# Job:
Repeat the data verbatim.
====== Material provided
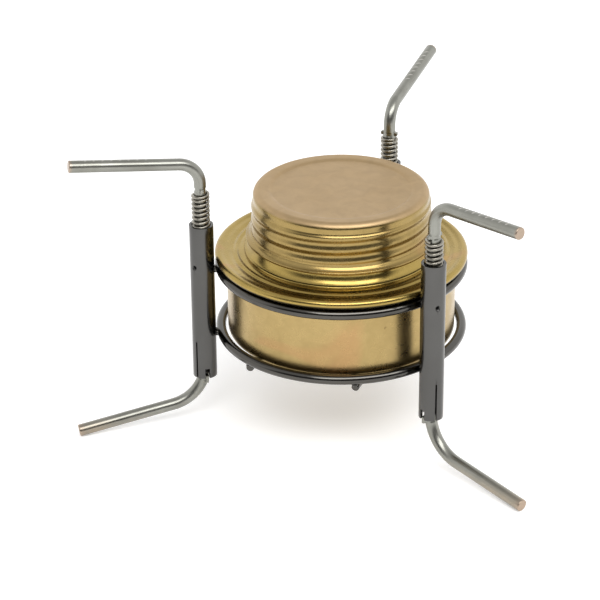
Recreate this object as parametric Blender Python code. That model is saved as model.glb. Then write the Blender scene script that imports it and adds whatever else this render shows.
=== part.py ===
"""Folding three-leg stand with a screw-capped spirit burner hanging in it by its rim.

Two wire rings carry three upright tubes. A bent rod turns in each tube: its upper end is a pot arm and its
lower end a leg. A coil spring pushes each rod up, so that a pair of ears on the rod finds a pair of notches
in the tube's lower end. Pressing the arm down frees the rod, and it then turns half a turn to fold inwards.
"""

import math

import bmesh
import bpy
from mathutils import Matrix, Vector

MM = 0.001

# The stand's upright axis crosses the floor here, which puts the origin under the middle of the footprint.
AXIS = Vector((-0.844 * MM, -17.647 * MM, 0.0))

# Upright tubes: name, direction from the axis, how far the rod's plane is turned from that one as the parts
# are welded, and direction of the slit measured from the rod's plane. All in degrees.
TUBES = (("left", 210.0, 6.7, 37.3), ("right", 330.0, 3.5, -21.5), ("rear", 90.0, 0.0, 30.0))
TUBE_CIRCLE = 41.5 * MM
TUBE_R = 3.6 * MM
TUBE_WALL = 0.75 * MM
TUBE_BOTTOM = 15.6 * MM
TUBE_TOP = 65.2 * MM
SLIT_WIDTH = 0.5 * MM
SLIT_HEIGHT = 12.0 * MM
NOTCH_WIDTH = 1.5 * MM
NOTCH_HEIGHT = 3.2 * MM

# Dents that form the spring's seat, pressed into the tube wall from outside.
DENT_Z = 52.3 * MM
DENT_R = 0.95 * MM
DENT_BUMP_AT = 3.1 * MM
DENT_PIT_AT = 3.95 * MM

# Wire rings and the two straight wires under the lower ring.
RING_R = 36.1 * MM
RING_WIRE_R = 1.5 * MM
UPPER_RING_Z = 50.5 * MM
LOWER_RING_Z = 29.6 * MM
CROSS_WIRE_R = 1.1 * MM
CROSS_WIRE_X = 16.5 * MM
CROSS_WIRE_HALF = 32.0 * MM
GAP = 0.3 * MM

# Bent rods. The arm rises a little towards its tip and the leg falls to the floor. The three are bent by hand
# and differ: arm height at the tube's axis, arm reach, arm rise, leg reach, leg fall and upper ears' height.
ROD_R = 1.8 * MM
ROD_SIDES = 10
ROD_BENDS = {
    "left": (84.4 * MM, 38.2 * MM, 5.5, 39.3 * MM, 9.2, 76.5 * MM),
    "right": (83.2 * MM, 32.8 * MM, 4.2, 37.4 * MM, 5.9, 73.7 * MM),
    "rear": (83.0 * MM, 38.7 * MM, 8.1, 39.2 * MM, 9.2, 74.9 * MM),
}
ARM_BEND_R = 6.7 * MM
LEG_BEND_R = 12.0 * MM
BEND_STEPS = 7

# Pressed nicks along the top of the arm, which stop a pot from sliding. The last is this far from the tip.
NICKS = 8
NICK_LAST = 4.8 * MM
NICK_PITCH = 2.52 * MM
NICK_DEPTH = 0.4 * MM
NICK_HALF = 0.6 * MM

# Ears: the upper pair holds the spring down, the lower pair sits just under the notches.
EAR_THICK = 1.0 * MM
EAR_HEIGHT = 1.2 * MM
UPPER_EAR_HALF = 2.65 * MM
LOWER_EAR_HALF = 3.3 * MM
LOWER_EAR_Z = TUBE_BOTTOM - GAP - EAR_HEIGHT / 2

# Springs
SPRING_R = 2.32 * MM
SPRING_WIRE_R = 0.42 * MM
SPRING_PITCH = 1.42 * MM
SPRING_CLOSED_PITCH = 0.93 * MM
SPRING_CLOSED_TURNS = 1.25
SPRING_STEPS = 12
SPRING_SIDES = 4

# Burner: outer cup, top with rim, shoulder and threaded neck, and what is inside.
BASE_Z = 28.9 * MM
BODY_R = 34.0 * MM
BODY_WALL = 0.5 * MM
BODY_TOP = 54.1 * MM
BODY_FILLET = 1.6 * MM
RIM_R = 36.2 * MM
RIM_BEAD_R = 1.3 * MM
RIM_Z = 53.75 * MM
RIM_BORE = 34.6 * MM
SHOULDER_Z = RIM_Z + RIM_BEAD_R
SHEET = 0.5 * MM
FOOT_R = 27.9 * MM
FOOT_RISE = 0.8 * MM
NECK_R = 27.0 * MM
NECK_BAND_TOP = 58.0 * MM
NECK_MID = 25.7 * MM
NECK_BORE = 24.8 * MM
NECK_TOP = 71.6 * MM
MOUTH_R = 20.9 * MM
SKIRT_BOTTOM = 60.0 * MM
JETS = 24
JET_R = 0.55 * MM
JET_CIRCLE = 23.0 * MM
SLEEVE_R = 20.6 * MM
SLEEVE_TOP = 66.0 * MM
WICK_IN = 21.2 * MM
WICK_OUT = 33.1 * MM
WICK_TOP = 52.0 * MM

# Screw cap and its seal. Neck and cap share one right-hand knuckle thread.
THREAD_PITCH = 3.7 * MM
THREAD_AMP = 0.4 * MM
THREAD_ROWS = 5
THREAD_FADE = 1.0 * MM
CAP_MID = 26.6 * MM
CAP_TOP = 74.0 * MM
CAP_PANEL = 73.5 * MM
CAP_ROOF = 0.6 * MM
CAP_PANEL_R = 21.0 * MM
CAP_BEAD_R = 2.1 * MM
CAP_BEAD_AT = 24.0 * MM
CAP_SIDE_R = 25.9 * MM
CAP_SIDE_Z = 71.2 * MM
CAP_LIP = 58.9 * MM
CAP_LIP_R = 28.2 * MM
CAP_THREAD = (61.0 * MM, 71.0 * MM)
NECK_THREAD = (60.0 * MM, 70.6 * MM)
SEAL_IN = 20.5 * MM
SEAL_OUT = 25.0 * MM
SEAL_Z = (71.9 * MM, 72.6 * MM)

ROUND = 32
WIRE_STEPS = 48
WIRE_SIDES = 8


def clear_scene():
    for item in list(bpy.data.objects):
        bpy.data.objects.remove(item)


def make_material(name, colour, roughness, metallic):
    material = bpy.data.materials.new(name)
    material.use_nodes = True
    shader = material.node_tree.nodes["Principled BSDF"]
    shader.inputs["Base Color"].default_value = (*colour, 1.0)
    shader.inputs["Roughness"].default_value = roughness
    shader.inputs["Metallic"].default_value = metallic
    return material


def make_empty(name, location, turn=0.0):
    empty = bpy.data.objects.new(name, None)
    empty.location = location
    empty.rotation_euler = (0.0, 0.0, turn)
    bpy.context.scene.collection.objects.link(empty)
    return empty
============
# Correct output:
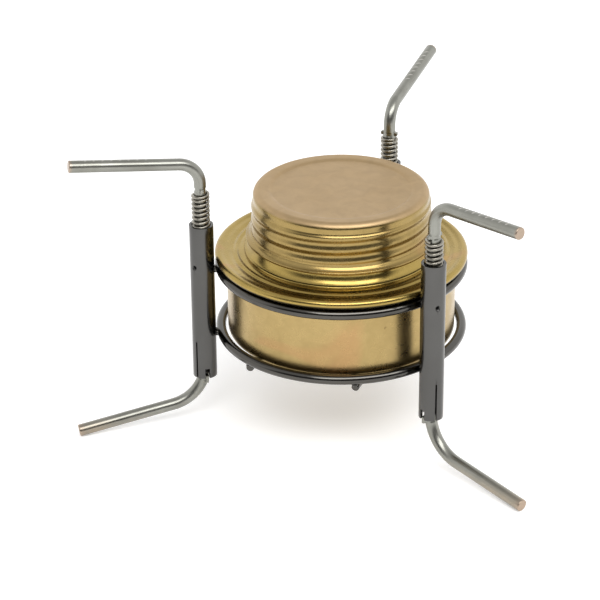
Recreate this object as parametric Blender Python code. That model is saved as model.glb. Then write the Blender scene script that imports it and adds whatever else this render shows.
=== part.py ===
"""Folding three-leg stand with a screw-capped spirit burner hanging in it by its rim.

Two wire rings carry three upright tubes. A bent rod turns in each tube: its upper end is a pot arm and its
lower end a leg. A coil spring pushes each rod up, so that a pair of ears on the rod finds a pair of notches
in the tube's lower end. Pressing the arm down frees the rod, and it then turns half a turn to fold inwards.
"""

import math

import bmesh
import bpy
from mathutils import Matrix, Vector

MM = 0.001

# The stand's upright axis crosses the floor here, which puts the origin under the middle of the footprint.
AXIS = Vector((-0.844 * MM, -17.647 * MM, 0.0))

# Upright tubes: name, direction from the axis, how far the rod's plane is turned from that one as the parts
# are welded, and direction of the slit measured from the rod's plane. All in degrees.
TUBES = (("left", 210.0, 6.7, 37.3), ("right", 330.0, 3.5, -21.5), ("rear", 90.0, 0.0, 30.0))
TUBE_CIRCLE = 41.5 * MM
TUBE_R = 3.6 * MM
TUBE_WALL = 0.75 * MM
TUBE_BOTTOM = 15.6 * MM
TUBE_TOP = 65.2 * MM
SLIT_WIDTH = 0.5 * MM
SLIT_HEIGHT = 12.0 * MM
NOTCH_WIDTH = 1.5 * MM
NOTCH_HEIGHT = 3.2 * MM

# Dents that form the spring's seat, pressed into the tube wall from outside.
DENT_Z = 52.3 * MM
DENT_R = 0.95 * MM
DENT_BUMP_AT = 3.1 * MM
DENT_PIT_AT = 3.95 * MM

# Wire rings and the two straight wires under the lower ring.
RING_R = 36.1 * MM
RING_WIRE_R = 1.5 * MM
UPPER_RING_Z = 50.5 * MM
LOWER_RING_Z = 29.6 * MM
CROSS_WIRE_R = 1.1 * MM
CROSS_WIRE_X = 16.5 * MM
CROSS_WIRE_HALF = 32.0 * MM
GAP = 0.3 * MM

# Bent rods. The arm rises a little towards its tip and the leg falls to the floor. The three are bent by hand
# and differ: arm height at the tube's axis, arm reach, arm rise, leg reach, leg fall and upper ears' height.
ROD_R = 1.8 * MM
ROD_SIDES = 10
ROD_BENDS = {
    "left": (84.4 * MM, 38.2 * MM, 5.5, 39.3 * MM, 9.2, 76.5 * MM),
    "right": (83.2 * MM, 32.8 * MM, 4.2, 37.4 * MM, 5.9, 73.7 * MM),
    "rear": (83.0 * MM, 38.7 * MM, 8.1, 39.2 * MM, 9.2, 74.9 * MM),
}
ARM_BEND_R = 6.7 * MM
LEG_BEND_R = 12.0 * MM
BEND_STEPS = 7

# Pressed nicks along the top of the arm, which stop a pot from sliding. The last is this far from the tip.
NICKS = 8
NICK_LAST = 4.8 * MM
NICK_PITCH = 2.52 * MM
NICK_DEPTH = 0.4 * MM
NICK_HALF = 0.6 * MM

# Ears: the upper pair holds the spring down, the lower pair sits just under the notches.
EAR_THICK = 1.0 * MM
EAR_HEIGHT = 1.2 * MM
UPPER_EAR_HALF = 2.65 * MM
LOWER_EAR_HALF = 3.3 * MM
LOWER_EAR_Z = TUBE_BOTTOM - GAP - EAR_HEIGHT / 2

# Springs
SPRING_R = 2.32 * MM
SPRING_WIRE_R = 0.42 * MM
SPRING_PITCH = 1.42 * MM
SPRING_CLOSED_PITCH = 0.93 * MM
SPRING_CLOSED_TURNS = 1.25
SPRING_STEPS = 12
SPRING_SIDES = 4

# Burner: outer cup, top with rim, shoulder and threaded neck, and what is inside.
BASE_Z = 28.9 * MM
BODY_R = 34.0 * MM
BODY_WALL = 0.5 * MM
BODY_TOP = 54.1 * MM
BODY_FILLET = 1.6 * MM
RIM_R = 36.2 * MM
RIM_BEAD_R = 1.3 * MM
RIM_Z = 53.75 * MM
RIM_BORE = 34.6 * MM
SHOULDER_Z = RIM_Z + RIM_BEAD_R
SHEET = 0.5 * MM
FOOT_R = 27.9 * MM
FOOT_RISE = 0.8 * MM
NECK_R = 27.0 * MM
NECK_BAND_TOP = 58.0 * MM
NECK_MID = 25.7 * MM
NECK_BORE = 24.8 * MM
NECK_TOP = 71.6 * MM
MOUTH_R = 20.9 * MM
SKIRT_BOTTOM = 60.0 * MM
JETS = 24
JET_R = 0.55 * MM
JET_CIRCLE = 23.0 * MM
SLEEVE_R = 20.6 * MM
SLEEVE_TOP = 66.0 * MM
WICK_IN = 21.2 * MM
WICK_OUT = 33.1 * MM
WICK_TOP = 52.0 * MM

# Screw cap and its seal. Neck and cap share one right-hand knuckle thread.
THREAD_PITCH = 3.7 * MM
THREAD_AMP = 0.4 * MM
THREAD_ROWS = 5
THREAD_FADE = 1.0 * MM
CAP_MID = 26.6 * MM
CAP_TOP = 74.0 * MM
CAP_PANEL = 73.5 * MM
CAP_ROOF = 0.6 * MM
CAP_PANEL_R = 21.0 * MM
CAP_BEAD_R = 2.1 * MM
CAP_BEAD_AT = 24.0 * MM
CAP_SIDE_R = 25.9 * MM
CAP_SIDE_Z = 71.2 * MM
CAP_LIP = 58.9 * MM
CAP_LIP_R = 28.2 * MM
CAP_THREAD = (61.0 * MM, 71.0 * MM)
NECK_THREAD = (60.0 * MM, 70.6 * MM)
SEAL_IN = 20.5 * MM
SEAL_OUT = 25.0 * MM
SEAL_Z = (71.9 * MM, 72.6 * MM)

ROUND = 32
WIRE_STEPS = 48
WIRE_SIDES = 8


def clear_scene():
    for item in list(bpy.data.objects):
        bpy.data.objects.remove(item)


def make_material(name, colour, roughness, metallic):
    material = bpy.data.materials.new(name)
    material.use_nodes = True
    shader = material.node_tree.nodes["Principled BSDF"]
    shader.inputs["Base Color"].default_value = (*colour, 1.0)
    shader.inputs["Roughness"].default_value = roughness
    shader.inputs["Metallic"].default_value = metallic
    return material


def make_empty(name, location, turn=0.0):
    empty = bpy.data.objects.new(name, None)
    empty.location = location
    empty.rotation_euler = (0.0, 0.0, turn)
    bpy.context.scene.collection.objects.link(empty)
    return empty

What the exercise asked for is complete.